What follows is a listing; restate every line of it word for word.

══ DATASET EXTRACT ══

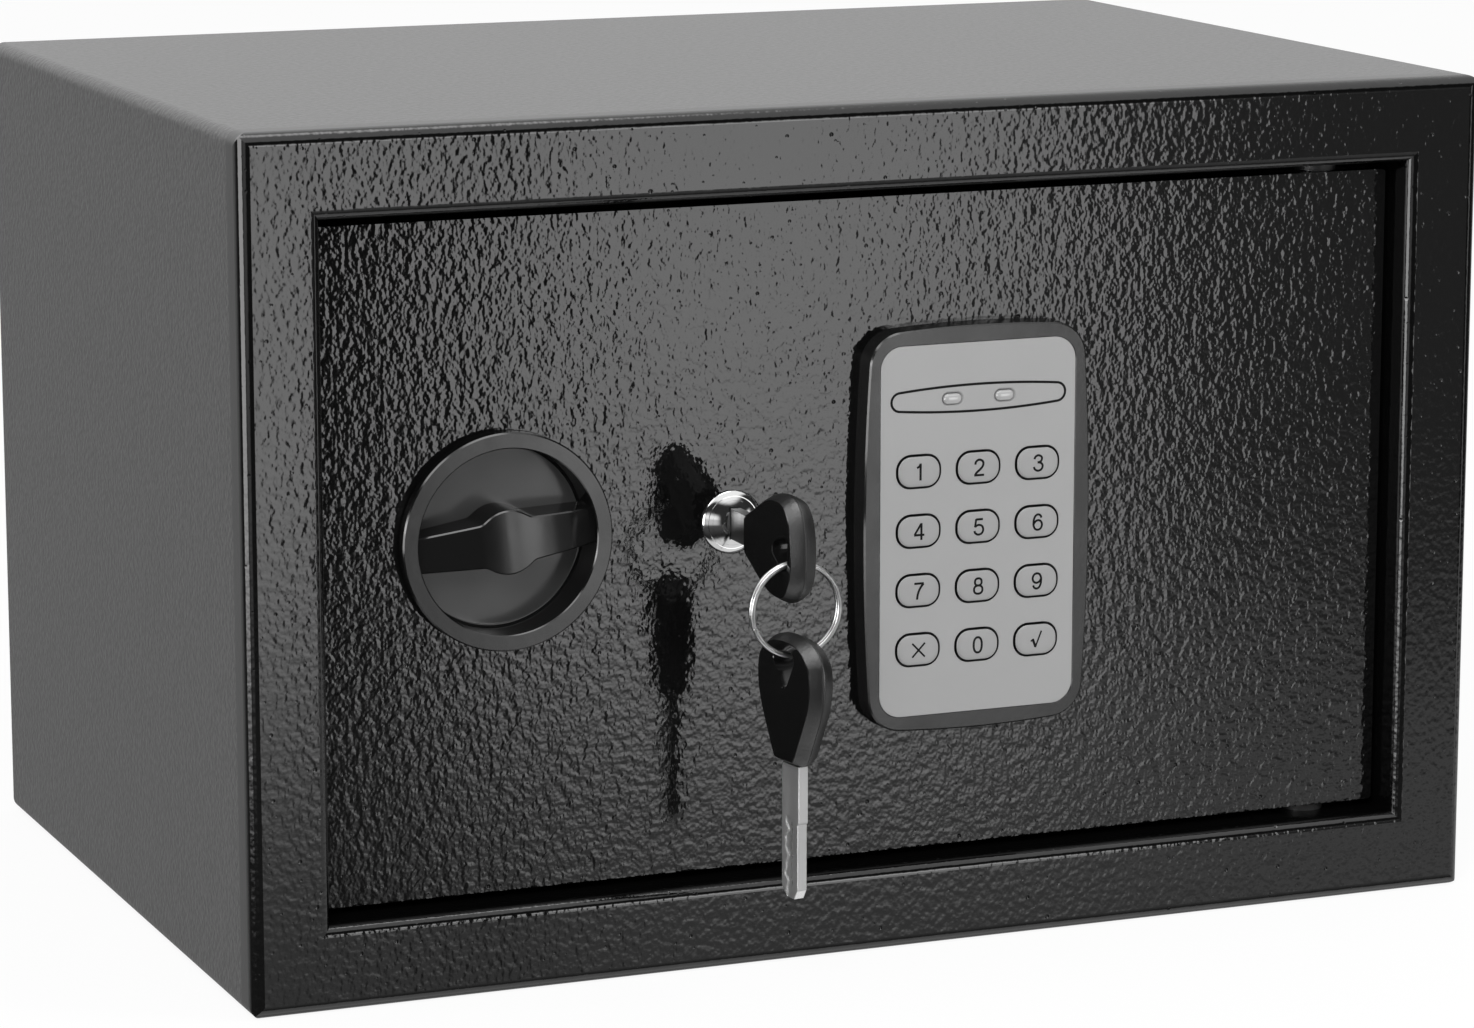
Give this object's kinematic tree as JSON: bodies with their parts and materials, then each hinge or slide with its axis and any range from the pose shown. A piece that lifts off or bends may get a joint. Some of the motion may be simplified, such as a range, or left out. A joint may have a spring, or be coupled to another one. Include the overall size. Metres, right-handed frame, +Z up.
{
  "type": "electronic safe",
  "caption": "Black steel safe with a right-hinged door, turning bolt knob, numeric keypad and override lock, with a key in the lock and a spare on its ring.",
  "frame": {"origin": "on the underside, below the centre of the cabinet", "axes": "+Z up, -Y out of the front, +X to the right of a person who faces the door; the door hinges at +X"},
  "size_m": [0.31, 0.251, 0.2],
  "materials": {
    "black_textured_paint": "glossy orange-peel powder coat",
    "body_paint": "satin powder coat",
    "cover_paint": "satin",
    "zinc_steel": "zinc plated",
    "polished_steel": "polished",
    "lock_chrome": "polished",
    "black_plastic": "semi-gloss",
    "keypad_black": "satin",
    "keypad_grey": "satin grey",
    "keycap_grey": "satin grey",
    "key_head_black": "gloss",
    "mat_felt": "felt",
    "rubber_grey": "soft",
    "circuit_green": "laminate",
    "lens_clear": "frosted",
    "cell_jacket": "printed sleeve, plain",
    "copper_coil": "wound wire",
    "wire_red": "sheath",
    "button_red": "satin"
  },
  "bodies": {
    "cabinet": {"body_shell": "body_paint", "front_frame": "black_textured_paint", "back_panel": "body_paint", "floor_mat": "mat_felt", "hinge_brackets": "zinc_steel", "hinge_pins": "polished_steel", "hinge_washers": "black_plastic"},
    "door": {"door_plate": "black_textured_paint", "hinge_lugs": "black_textured_paint", "door_cover": "cover_paint", "cover_screws": "zinc_steel", "knob_bush": "black_plastic", "lock_housing": "lock_chrome", "lock_nut": "zinc_steel", "keypad_housing": "keypad_black", "keypad_faceplate": "keypad_grey", "key_membrane": "rubber_grey", "keypad_board": "circuit_green", "led_lenses": "lens_clear", "keypad_screws": "zinc_steel", "control_board": "circuit_green", "battery_box": "keypad_black", "batteries": "cell_jacket", "battery_contacts": "polished_steel", "solenoid_frame": "zinc_steel", "solenoid_coil": "copper_coil", "plunger_spring": "polished_steel", "bolt_guide": "zinc_steel", "guide_studs": "polished_steel", "wiring": "wire_red"},
    "knob": {"knob_dial": "black_plastic", "knob_spindle": "zinc_steel", "knob_clip": "zinc_steel", "knob_crank": "zinc_steel"},
    "bolt_work": {"bolt_carriage": "zinc_steel", "locking_bolts": "polished_steel", "bolt_screws": "zinc_steel"},
    "plunger": {"solenoid_plunger": "polished_steel"},
    "lock_turn": {"lock_plug": "lock_chrome", "lock_cam": "zinc_steel", "cam_nut": "zinc_steel"},
    "lock_key": {"key_blade": "polished_steel", "key_head": "key_head_black"},
    "ring": {"key_ring": "polished_steel"},
    "spare_key": {"spare_key_blade": "polished_steel", "spare_key_head": "key_head_black"},
    "battery_lid": {"battery_cover": "keypad_black"},
    "reset": {"reset_button": "button_red"},
    "key_1_cap": {"key_1": "keycap_grey"},
    "key_2_cap": {"key_2": "keycap_grey"},
    "key_3_cap": {"key_3": "keycap_grey"},
    "key_4_cap": {"key_4": "keycap_grey"},
    "key_5_cap": {"key_5": "keycap_grey"},
    "key_6_cap": {"key_6": "keycap_grey"},
    "key_7_cap": {"key_7": "keycap_grey"},
    "key_8_cap": {"key_8": "keycap_grey"},
    "key_9_cap": {"key_9": "keycap_grey"},
    "key_clear_cap": {"key_clear": "keycap_grey"},
    "key_0_cap": {"key_0": "keycap_grey"},
    "key_enter_cap": {"key_enter": "keycap_grey"}
  },
  "joints": [
    {"name": "door_hinge", "type": "hinge", "parent": "cabinet", "child": "door", "pos_m": [0.1186, -0.09, 0.1], "axis": [0, 0, 1], "range_deg": [0, 100]},
    {"name": "knob_turn", "type": "hinge", "parent": "door", "child": "knob", "pos_m": [-0.091, -0.096, 0.1038], "axis": [0, -1, 0], "range_deg": [0, 90]},
    {"name": "bolt_slide", "type": "slide", "parent": "door", "child": "bolt_work", "axis": [-1, 0, 0], "range_m": [0, 0.01301]},
    {"name": "plunger_slide", "type": "slide", "parent": "door", "child": "plunger", "axis": [0, 0, -1], "range_m": [0, 0.005], "deforming": ["plunger_spring"]},
    {"name": "key_turn", "type": "hinge", "parent": "door", "child": "lock_turn", "pos_m": [-0.0352, -0.096, 0.1038], "axis": [0, -1, 0], "range_deg": [-90, 0]},
    {"name": "key_pull", "type": "slide", "parent": "lock_turn", "child": "lock_key", "axis": [0, -1, 0], "range_m": [0, 0.03]},
    {"name": "ring_swing", "type": "hinge", "parent": "lock_key", "child": "ring", "pos_m": [-0.0352, -0.1337, 0.10115], "axis": [-1, 0, 0], "range_deg": [-10, 75]},
    {"name": "spare_swing", "type": "hinge", "parent": "ring", "child": "spare_key", "pos_m": [-0.0352, -0.1337, 0.08005], "axis": [-1, 0, 0], "range_deg": [-12, 20]},
    {"name": "battery_lid_lift", "type": "slide", "parent": "door", "child": "battery_lid", "axis": [0, 1, 0], "range_m": [0, 0.02]},
    {"name": "reset_press", "type": "slide", "parent": "door", "child": "reset", "axis": [0, -1, 0], "range_m": [0, 0.0015], "stiffness_N_per_m": 300},
    {"name": "key_1_press", "type": "slide", "parent": "door", "child": "key_1_cap", "axis": [0, 1, 0], "range_m": [0, 0.0008], "stiffness_N_per_m": 400},
    {"name": "key_2_press", "type": "slide", "parent": "door", "child": "key_2_cap", "axis": [0, 1, 0], "range_m": [0, 0.0008], "stiffness_N_per_m": 400},
    {"name": "key_3_press", "type": "slide", "parent": "door", "child": "key_3_cap", "axis": [0, 1, 0], "range_m": [0, 0.0008], "stiffness_N_per_m": 400},
    {"name": "key_4_press", "type": "slide", "parent": "door", "child": "key_4_cap", "axis": [0, 1, 0], "range_m": [0, 0.0008], "stiffness_N_per_m": 400},
    {"name": "key_5_press", "type": "slide", "parent": "door", "child": "key_5_cap", "axis": [0, 1, 0], "range_m": [0, 0.0008], "stiffness_N_per_m": 400},
    {"name": "key_6_press", "type": "slide", "parent": "door", "child": "key_6_cap", "axis": [0, 1, 0], "range_m": [0, 0.0008], "stiffness_N_per_m": 400},
    {"name": "key_7_press", "type": "slide", "parent": "door", "child": "key_7_cap", "axis": [0, 1, 0], "range_m": [0, 0.0008], "stiffness_N_per_m": 400},
    {"name": "key_8_press", "type": "slide", "parent": "door", "child": "key_8_cap", "axis": [0, 1, 0], "range_m": [0, 0.0008], "stiffness_N_per_m": 400},
    {"name": "key_9_press", "type": "slide", "parent": "door", "child": "key_9_cap", "axis": [0, 1, 0], "range_m": [0, 0.0008], "stiffness_N_per_m": 400},
    {"name": "key_clear_press", "type": "slide", "parent": "door", "child": "key_clear_cap", "axis": [0, 1, 0], "range_m": [0, 0.0008], "stiffness_N_per_m": 400},
    {"name": "key_0_press", "type": "slide", "parent": "door", "child": "key_0_cap", "axis": [0, 1, 0], "range_m": [0, 0.0008], "stiffness_N_per_m": 400},
    {"name": "key_enter_press", "type": "slide", "parent": "door", "child": "key_enter_cap", "axis": [0, 1, 0], "range_m": [0, 0.0008], "stiffness_N_per_m": 400}
  ],
  "couplings": [
    {"joint": "bolt_slide", "follows": "knob_turn", "m_per_rad": 0.0082829}
  ]
}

═══

__RESPONSE__.
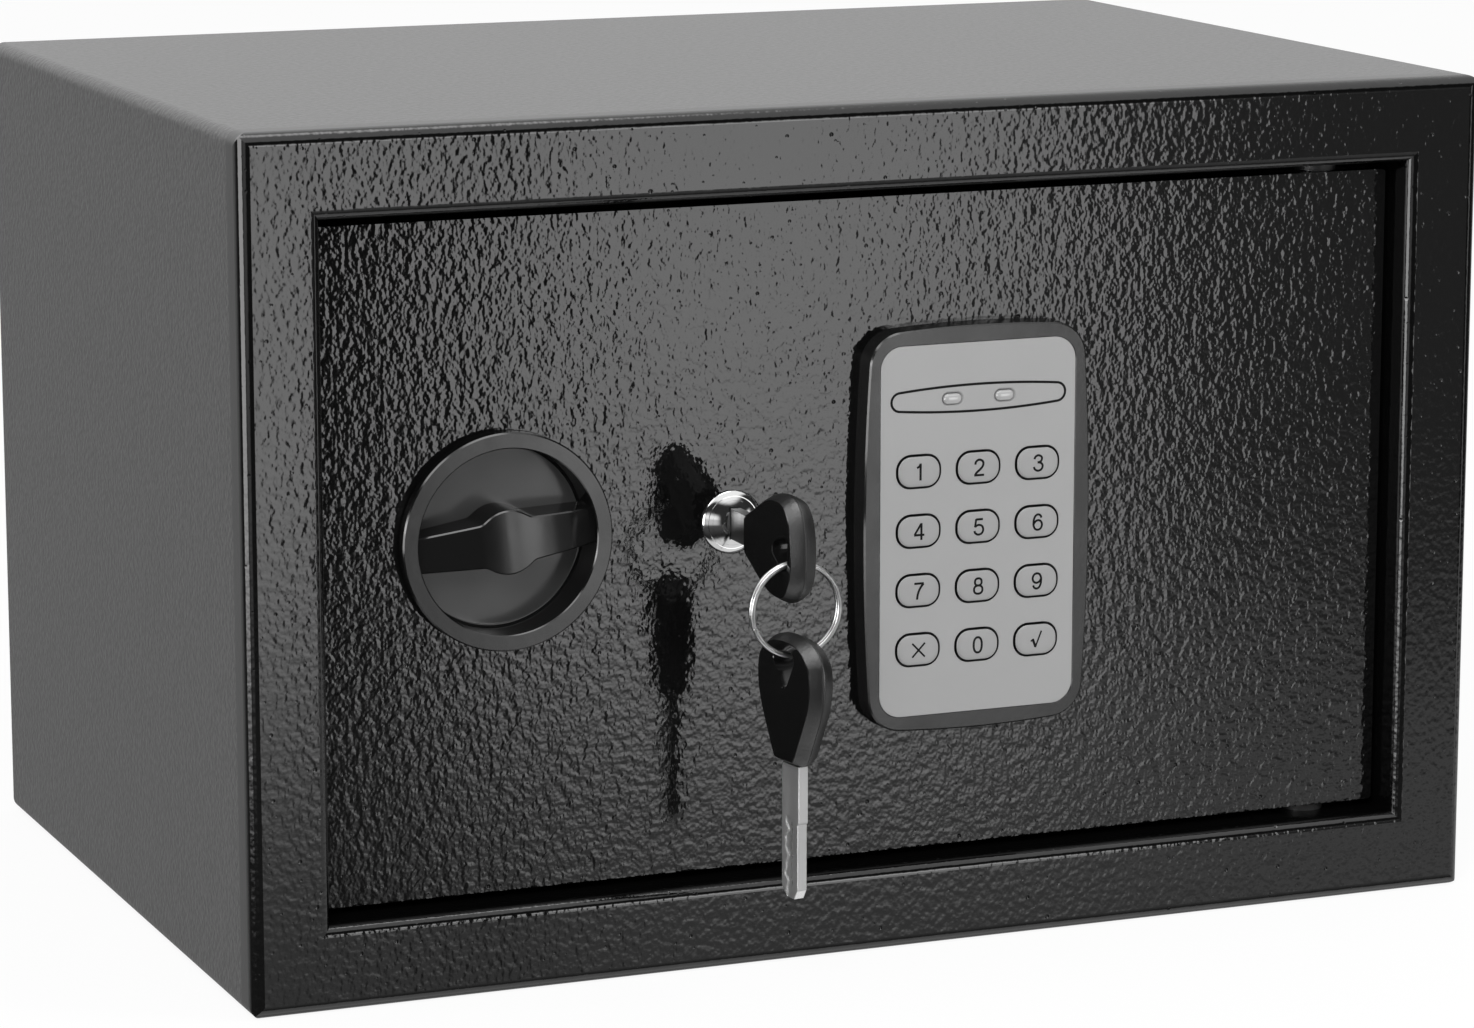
Give this object's kinematic tree as JSON: bodies with their parts and materials, then each hinge or slide with its axis and any range from the pose shown. A piece that lifts off or bends may get a joint. Some of the motion may be simplified, such as a range, or left out. A joint may have a spring, or be coupled to another one. Include the overall size. Metres, right-handed frame, +Z up.
{
  "type": "electronic safe",
  "caption": "Black steel safe with a right-hinged door, turning bolt knob, numeric keypad and override lock, with a key in the lock and a spare on its ring.",
  "frame": {"origin": "on the underside, below the centre of the cabinet", "axes": "+Z up, -Y out of the front, +X to the right of a person who faces the door; the door hinges at +X"},
  "size_m": [0.31, 0.251, 0.2],
  "materials": {
    "black_textured_paint": "glossy orange-peel powder coat",
    "body_paint": "satin powder coat",
    "cover_paint": "satin",
    "zinc_steel": "zinc plated",
    "polished_steel": "polished",
    "lock_chrome": "polished",
    "black_plastic": "semi-gloss",
    "keypad_black": "satin",
    "keypad_grey": "satin grey",
    "keycap_grey": "satin grey",
    "key_head_black": "gloss",
    "mat_felt": "felt",
    "rubber_grey": "soft",
    "circuit_green": "laminate",
    "lens_clear": "frosted",
    "cell_jacket": "printed sleeve, plain",
    "copper_coil": "wound wire",
    "wire_red": "sheath",
    "button_red": "satin"
  },
  "bodies": {
    "cabinet": {"body_shell": "body_paint", "front_frame": "black_textured_paint", "back_panel": "body_paint", "floor_mat": "mat_felt", "hinge_brackets": "zinc_steel", "hinge_pins": "polished_steel", "hinge_washers": "black_plastic"},
    "door": {"door_plate": "black_textured_paint", "hinge_lugs": "black_textured_paint", "door_cover": "cover_paint", "cover_screws": "zinc_steel", "knob_bush": "black_plastic", "lock_housing": "lock_chrome", "lock_nut": "zinc_steel", "keypad_housing": "keypad_black", "keypad_faceplate": "keypad_grey", "key_membrane": "rubber_grey", "keypad_board": "circuit_green", "led_lenses": "lens_clear", "keypad_screws": "zinc_steel", "control_board": "circuit_green", "battery_box": "keypad_black", "batteries": "cell_jacket", "battery_contacts": "polished_steel", "solenoid_frame": "zinc_steel", "solenoid_coil": "copper_coil", "plunger_spring": "polished_steel", "bolt_guide": "zinc_steel", "guide_studs": "polished_steel", "wiring": "wire_red"},
    "knob": {"knob_dial": "black_plastic", "knob_spindle": "zinc_steel", "knob_clip": "zinc_steel", "knob_crank": "zinc_steel"},
    "bolt_work": {"bolt_carriage": "zinc_steel", "locking_bolts": "polished_steel", "bolt_screws": "zinc_steel"},
    "plunger": {"solenoid_plunger": "polished_steel"},
    "lock_turn": {"lock_plug": "lock_chrome", "lock_cam": "zinc_steel", "cam_nut": "zinc_steel"},
    "lock_key": {"key_blade": "polished_steel", "key_head": "key_head_black"},
    "ring": {"key_ring": "polished_steel"},
    "spare_key": {"spare_key_blade": "polished_steel", "spare_key_head": "key_head_black"},
    "battery_lid": {"battery_cover": "keypad_black"},
    "reset": {"reset_button": "button_red"},
    "key_1_cap": {"key_1": "keycap_grey"},
    "key_2_cap": {"key_2": "keycap_grey"},
    "key_3_cap": {"key_3": "keycap_grey"},
    "key_4_cap": {"key_4": "keycap_grey"},
    "key_5_cap": {"key_5": "keycap_grey"},
    "key_6_cap": {"key_6": "keycap_grey"},
    "key_7_cap": {"key_7": "keycap_grey"},
    "key_8_cap": {"key_8": "keycap_grey"},
    "key_9_cap": {"key_9": "keycap_grey"},
    "key_clear_cap": {"key_clear": "keycap_grey"},
    "key_0_cap": {"key_0": "keycap_grey"},
    "key_enter_cap": {"key_enter": "keycap_grey"}
  },
  "joints": [
    {"name": "door_hinge", "type": "hinge", "parent": "cabinet", "child": "door", "pos_m": [0.1186, -0.09, 0.1], "axis": [0, 0, 1], "range_deg": [0, 100]},
    {"name": "knob_turn", "type": "hinge", "parent": "door", "child": "knob", "pos_m": [-0.091, -0.096, 0.1038], "axis": [0, -1, 0], "range_deg": [0, 90]},
    {"name": "bolt_slide", "type": "slide", "parent": "door", "child": "bolt_work", "axis": [-1, 0, 0], "range_m": [0, 0.01301]},
    {"name": "plunger_slide", "type": "slide", "parent": "door", "child": "plunger", "axis": [0, 0, -1], "range_m": [0, 0.005], "deforming": ["plunger_spring"]},
    {"name": "key_turn", "type": "hinge", "parent": "door", "child": "lock_turn", "pos_m": [-0.0352, -0.096, 0.1038], "axis": [0, -1, 0], "range_deg": [-90, 0]},
    {"name": "key_pull", "type": "slide", "parent": "lock_turn", "child": "lock_key", "axis": [0, -1, 0], "range_m": [0, 0.03]},
    {"name": "ring_swing", "type": "hinge", "parent": "lock_key", "child": "ring", "pos_m": [-0.0352, -0.1337, 0.10115], "axis": [-1, 0, 0], "range_deg": [-10, 75]},
    {"name": "spare_swing", "type": "hinge", "parent": "ring", "child": "spare_key", "pos_m": [-0.0352, -0.1337, 0.08005], "axis": [-1, 0, 0], "range_deg": [-12, 20]},
    {"name": "battery_lid_lift", "type": "slide", "parent": "door", "child": "battery_lid", "axis": [0, 1, 0], "range_m": [0, 0.02]},
    {"name": "reset_press", "type": "slide", "parent": "door", "child": "reset", "axis": [0, -1, 0], "range_m": [0, 0.0015], "stiffness_N_per_m": 300},
    {"name": "key_1_press", "type": "slide", "parent": "door", "child": "key_1_cap", "axis": [0, 1, 0], "range_m": [0, 0.0008], "stiffness_N_per_m": 400},
    {"name": "key_2_press", "type": "slide", "parent": "door", "child": "key_2_cap", "axis": [0, 1, 0], "range_m": [0, 0.0008], "stiffness_N_per_m": 400},
    {"name": "key_3_press", "type": "slide", "parent": "door", "child": "key_3_cap", "axis": [0, 1, 0], "range_m": [0, 0.0008], "stiffness_N_per_m": 400},
    {"name": "key_4_press", "type": "slide", "parent": "door", "child": "key_4_cap", "axis": [0, 1, 0], "range_m": [0, 0.0008], "stiffness_N_per_m": 400},
    {"name": "key_5_press", "type": "slide", "parent": "door", "child": "key_5_cap", "axis": [0, 1, 0], "range_m": [0, 0.0008], "stiffness_N_per_m": 400},
    {"name": "key_6_press", "type": "slide", "parent": "door", "child": "key_6_cap", "axis": [0, 1, 0], "range_m": [0, 0.0008], "stiffness_N_per_m": 400},
    {"name": "key_7_press", "type": "slide", "parent": "door", "child": "key_7_cap", "axis": [0, 1, 0], "range_m": [0, 0.0008], "stiffness_N_per_m": 400},
    {"name": "key_8_press", "type": "slide", "parent": "door", "child": "key_8_cap", "axis": [0, 1, 0], "range_m": [0, 0.0008], "stiffness_N_per_m": 400},
    {"name": "key_9_press", "type": "slide", "parent": "door", "child": "key_9_cap", "axis": [0, 1, 0], "range_m": [0, 0.0008], "stiffness_N_per_m": 400},
    {"name": "key_clear_press", "type": "slide", "parent": "door", "child": "key_clear_cap", "axis": [0, 1, 0], "range_m": [0, 0.0008], "stiffness_N_per_m": 400},
    {"name": "key_0_press", "type": "slide", "parent": "door", "child": "key_0_cap", "axis": [0, 1, 0], "range_m": [0, 0.0008], "stiffness_N_per_m": 400},
    {"name": "key_enter_press", "type": "slide", "parent": "door", "child": "key_enter_cap", "axis": [0, 1, 0], "range_m": [0, 0.0008], "stiffness_N_per_m": 400}
  ],
  "couplings": [
    {"joint": "bolt_slide", "follows": "knob_turn", "m_per_rad": 0.0082829}
  ]
}